Locate the lines that hold the string "Blender". Copy every such line.

(3D code data)
* * * * * * * * *

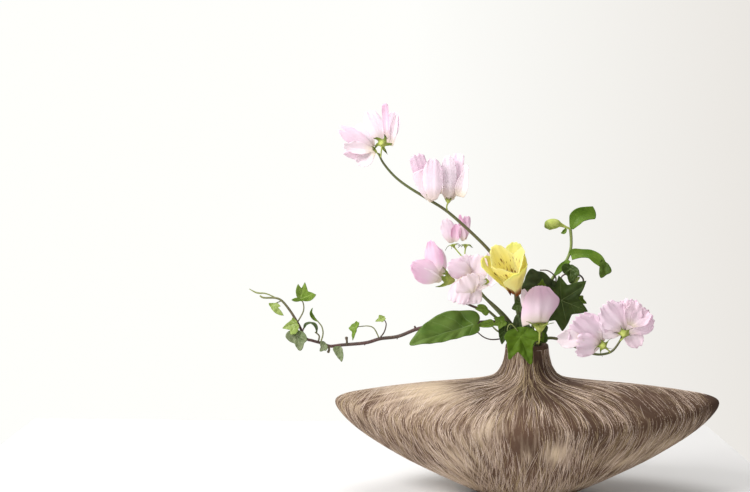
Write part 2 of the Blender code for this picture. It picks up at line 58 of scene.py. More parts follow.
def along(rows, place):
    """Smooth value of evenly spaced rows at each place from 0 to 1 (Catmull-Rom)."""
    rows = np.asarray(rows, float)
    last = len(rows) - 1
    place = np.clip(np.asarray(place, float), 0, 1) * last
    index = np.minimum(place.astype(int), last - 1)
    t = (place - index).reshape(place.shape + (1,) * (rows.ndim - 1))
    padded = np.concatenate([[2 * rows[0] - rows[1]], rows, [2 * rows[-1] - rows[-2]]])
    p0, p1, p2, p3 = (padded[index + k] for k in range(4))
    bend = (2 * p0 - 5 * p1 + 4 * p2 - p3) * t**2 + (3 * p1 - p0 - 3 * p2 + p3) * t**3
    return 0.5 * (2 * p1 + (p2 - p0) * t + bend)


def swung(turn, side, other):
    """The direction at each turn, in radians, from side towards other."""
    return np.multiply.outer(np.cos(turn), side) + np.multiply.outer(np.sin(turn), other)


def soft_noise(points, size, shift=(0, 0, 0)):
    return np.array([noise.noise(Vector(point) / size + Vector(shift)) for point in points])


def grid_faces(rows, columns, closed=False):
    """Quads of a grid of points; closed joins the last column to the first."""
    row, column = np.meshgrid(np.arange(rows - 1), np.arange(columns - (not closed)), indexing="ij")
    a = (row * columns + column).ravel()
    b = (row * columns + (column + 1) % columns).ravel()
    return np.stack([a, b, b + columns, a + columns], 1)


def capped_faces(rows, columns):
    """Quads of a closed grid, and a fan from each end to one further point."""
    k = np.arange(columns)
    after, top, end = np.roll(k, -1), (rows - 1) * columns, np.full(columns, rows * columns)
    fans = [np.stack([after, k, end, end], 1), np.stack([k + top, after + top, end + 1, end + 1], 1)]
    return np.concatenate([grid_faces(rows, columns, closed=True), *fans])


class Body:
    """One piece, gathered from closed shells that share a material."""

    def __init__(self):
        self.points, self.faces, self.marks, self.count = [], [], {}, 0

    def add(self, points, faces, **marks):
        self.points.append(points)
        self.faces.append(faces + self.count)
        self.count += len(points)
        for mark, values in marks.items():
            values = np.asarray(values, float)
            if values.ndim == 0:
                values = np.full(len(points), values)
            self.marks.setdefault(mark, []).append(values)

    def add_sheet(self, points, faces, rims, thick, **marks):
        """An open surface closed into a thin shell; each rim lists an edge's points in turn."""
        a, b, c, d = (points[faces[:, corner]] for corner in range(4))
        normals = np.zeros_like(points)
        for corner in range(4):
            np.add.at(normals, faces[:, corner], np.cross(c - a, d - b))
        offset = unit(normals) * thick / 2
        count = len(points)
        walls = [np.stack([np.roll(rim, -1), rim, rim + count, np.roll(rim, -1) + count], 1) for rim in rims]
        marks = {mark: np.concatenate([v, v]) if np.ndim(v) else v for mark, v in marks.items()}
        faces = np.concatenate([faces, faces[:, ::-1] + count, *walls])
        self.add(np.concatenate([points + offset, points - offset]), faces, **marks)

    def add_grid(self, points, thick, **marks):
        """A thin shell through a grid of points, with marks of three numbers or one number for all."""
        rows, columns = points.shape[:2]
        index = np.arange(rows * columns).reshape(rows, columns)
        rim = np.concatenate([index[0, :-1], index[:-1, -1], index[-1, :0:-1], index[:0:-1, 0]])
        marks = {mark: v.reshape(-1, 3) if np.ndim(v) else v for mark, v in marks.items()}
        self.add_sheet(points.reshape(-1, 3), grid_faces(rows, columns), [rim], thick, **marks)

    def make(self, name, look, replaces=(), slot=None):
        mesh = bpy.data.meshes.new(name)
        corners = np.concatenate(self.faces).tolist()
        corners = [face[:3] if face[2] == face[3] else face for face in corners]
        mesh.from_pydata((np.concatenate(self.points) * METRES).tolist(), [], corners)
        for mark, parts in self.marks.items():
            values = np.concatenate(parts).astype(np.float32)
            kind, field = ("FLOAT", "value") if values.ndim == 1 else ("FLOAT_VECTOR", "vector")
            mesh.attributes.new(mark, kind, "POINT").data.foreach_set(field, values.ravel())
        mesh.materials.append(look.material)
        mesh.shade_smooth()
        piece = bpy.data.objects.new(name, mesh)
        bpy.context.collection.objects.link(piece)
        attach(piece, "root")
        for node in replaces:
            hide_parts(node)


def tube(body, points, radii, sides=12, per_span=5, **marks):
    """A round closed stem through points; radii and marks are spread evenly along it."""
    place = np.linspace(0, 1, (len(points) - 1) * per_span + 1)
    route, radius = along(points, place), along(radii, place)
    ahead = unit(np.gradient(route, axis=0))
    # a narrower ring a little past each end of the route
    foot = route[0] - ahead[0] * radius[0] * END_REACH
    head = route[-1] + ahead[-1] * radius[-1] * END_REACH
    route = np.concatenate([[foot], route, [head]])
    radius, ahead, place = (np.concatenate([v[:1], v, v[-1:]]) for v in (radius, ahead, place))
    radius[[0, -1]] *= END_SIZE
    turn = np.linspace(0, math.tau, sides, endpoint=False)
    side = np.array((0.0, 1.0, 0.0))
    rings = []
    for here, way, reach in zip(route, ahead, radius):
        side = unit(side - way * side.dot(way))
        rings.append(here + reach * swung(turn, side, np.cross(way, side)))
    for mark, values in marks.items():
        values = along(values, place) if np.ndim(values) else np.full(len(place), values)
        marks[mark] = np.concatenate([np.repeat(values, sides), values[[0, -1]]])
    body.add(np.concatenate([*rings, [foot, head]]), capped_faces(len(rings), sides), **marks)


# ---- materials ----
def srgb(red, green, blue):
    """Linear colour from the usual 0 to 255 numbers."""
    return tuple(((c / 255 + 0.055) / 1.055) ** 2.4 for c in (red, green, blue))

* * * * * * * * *

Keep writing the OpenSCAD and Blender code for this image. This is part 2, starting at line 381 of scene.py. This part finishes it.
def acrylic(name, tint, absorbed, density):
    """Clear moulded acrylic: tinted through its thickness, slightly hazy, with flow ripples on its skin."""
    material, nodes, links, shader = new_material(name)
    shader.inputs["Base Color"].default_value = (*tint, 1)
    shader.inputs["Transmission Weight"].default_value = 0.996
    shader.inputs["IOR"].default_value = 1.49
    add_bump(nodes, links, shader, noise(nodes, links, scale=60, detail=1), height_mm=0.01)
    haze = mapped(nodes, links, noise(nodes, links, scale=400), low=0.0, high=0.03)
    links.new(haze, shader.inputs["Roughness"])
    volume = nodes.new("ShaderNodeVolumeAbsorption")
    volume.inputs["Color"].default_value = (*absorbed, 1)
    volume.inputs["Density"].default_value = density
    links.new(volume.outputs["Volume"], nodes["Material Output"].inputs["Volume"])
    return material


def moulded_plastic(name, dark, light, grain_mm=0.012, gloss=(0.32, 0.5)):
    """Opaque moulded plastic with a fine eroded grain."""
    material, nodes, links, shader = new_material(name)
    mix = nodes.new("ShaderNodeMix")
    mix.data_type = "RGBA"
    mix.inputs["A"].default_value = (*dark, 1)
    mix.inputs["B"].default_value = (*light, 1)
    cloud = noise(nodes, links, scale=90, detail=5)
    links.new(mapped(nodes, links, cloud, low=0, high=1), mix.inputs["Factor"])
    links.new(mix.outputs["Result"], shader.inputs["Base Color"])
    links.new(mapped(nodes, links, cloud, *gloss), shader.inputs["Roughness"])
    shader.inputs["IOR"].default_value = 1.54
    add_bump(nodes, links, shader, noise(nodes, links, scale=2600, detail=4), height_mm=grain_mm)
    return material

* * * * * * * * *

__Solution to this exercise__:
Write part 2 of the Blender code for this picture. It picks up at line 58 of scene.py. More parts follow.
Keep writing the OpenSCAD and Blender code for this image. This is part 2, starting at line 381 of scene.py. This part finishes it.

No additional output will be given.